Most school districts, including District 207, have policies on the books created to prevent hazing and bullying among students, Katz said. Those policies typically aim to ensure students have avenues to report hazing and that administrators take those reports seriously.
The legislation Quinn signed into law last year — in part because of the Maine West allegations — seeks to clarify the responsibilities for reporting hazing-related crimes. The law considers it a Class B misdemeanor when a school official fails to report hazing to educational authorities if it causes “bodily harm to any person.”
At Divincenzo's trial, players testified about the abuse they said they endured from older peers.
But the judge also noted that no one testified that the coach knew what was happening.

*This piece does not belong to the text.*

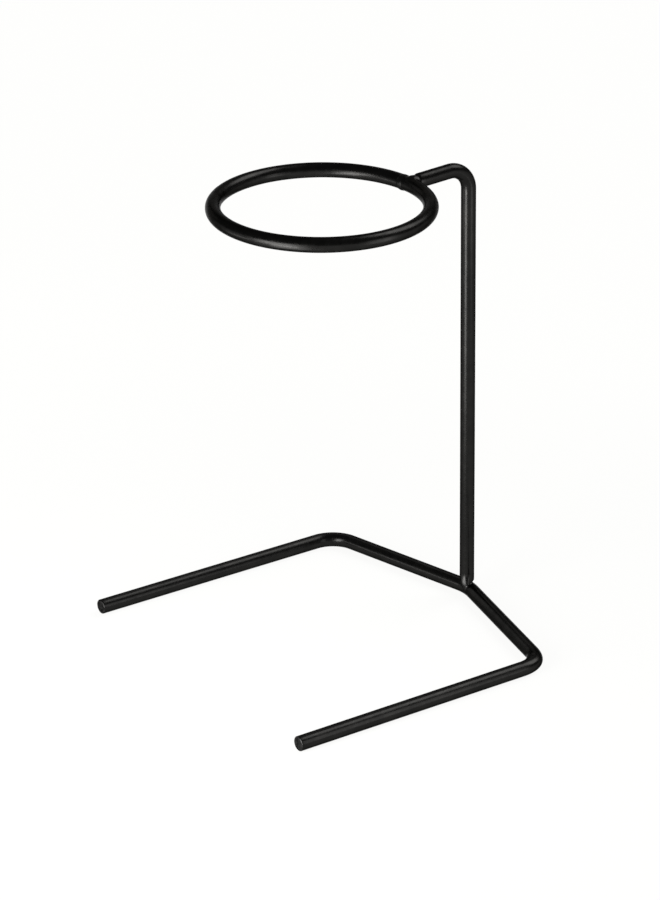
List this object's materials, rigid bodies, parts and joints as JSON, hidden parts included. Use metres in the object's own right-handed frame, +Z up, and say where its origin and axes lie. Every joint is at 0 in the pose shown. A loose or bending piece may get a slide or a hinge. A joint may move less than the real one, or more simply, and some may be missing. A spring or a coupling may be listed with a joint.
{
  "type": "pour over dripper stand",
  "caption": "Free-standing wire stand: a flat open base rod, an upright post bent forward at the top, and a hoop on its arm that carries a cone coffee dripper above a cup.",
  "frame": {"origin": "on the table, under the centre of the stand's bounding box", "axes": "+Z up along the post, -Y towards the open front that the leg ends and the arm point to, +X to the right of someone who faces that front from outside, looking along +Y"},
  "size_m": [0.1492, 0.1344, 0.188],
  "materials": {
    "rod_coating": "black satin powder coating on round steel rod",
    "weld_coating": "the same black coating, lying thicker and a little rougher over the weld beads"
  },
  "bodies": {
    "root": {"base_rod": "rod_coating", "post_rod": "rod_coating", "holder_ring": "rod_coating", "post_foot_weld": "weld_coating", "arm_end_weld": "weld_coating", "ring_seam_weld": "weld_coating"}
  },
  "joints": []
}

“Make no mistake about this ... this was an ambush,” Warnick said of the alleged hazing. “This was not OK. It was not horseplay. It was wrong.”
In presenting Divincenzo's brief defense, attorney Todd Pugh pointed to text messages sent between Divincenzo and another coach about the alleged hazing in which Divincenzo writes that “it won't happen again.” After that, the defense rested and the judge announced his not-guilty verdict.
For Divincenzo, the repercussions of the case will likely be long-lasting, despite his acquittal. He lost his job as a result of the allegations after agreeing not to fight his dismissal — in part because the district agreed to pay for his legal defense in the civil lawsuit.
After the verdict, he gave an emotional statement sharing his relief and thanking his attorneys. He said he would take a couple of weeks to regroup and figure out what to do next.
“It's been very hard, and I just really appreciate I have such great people behind me,” he said. “... I just try to get through today and talk to my family and friends and think about the future at another point.”
Freelance reporter Brian L. Cox contributed.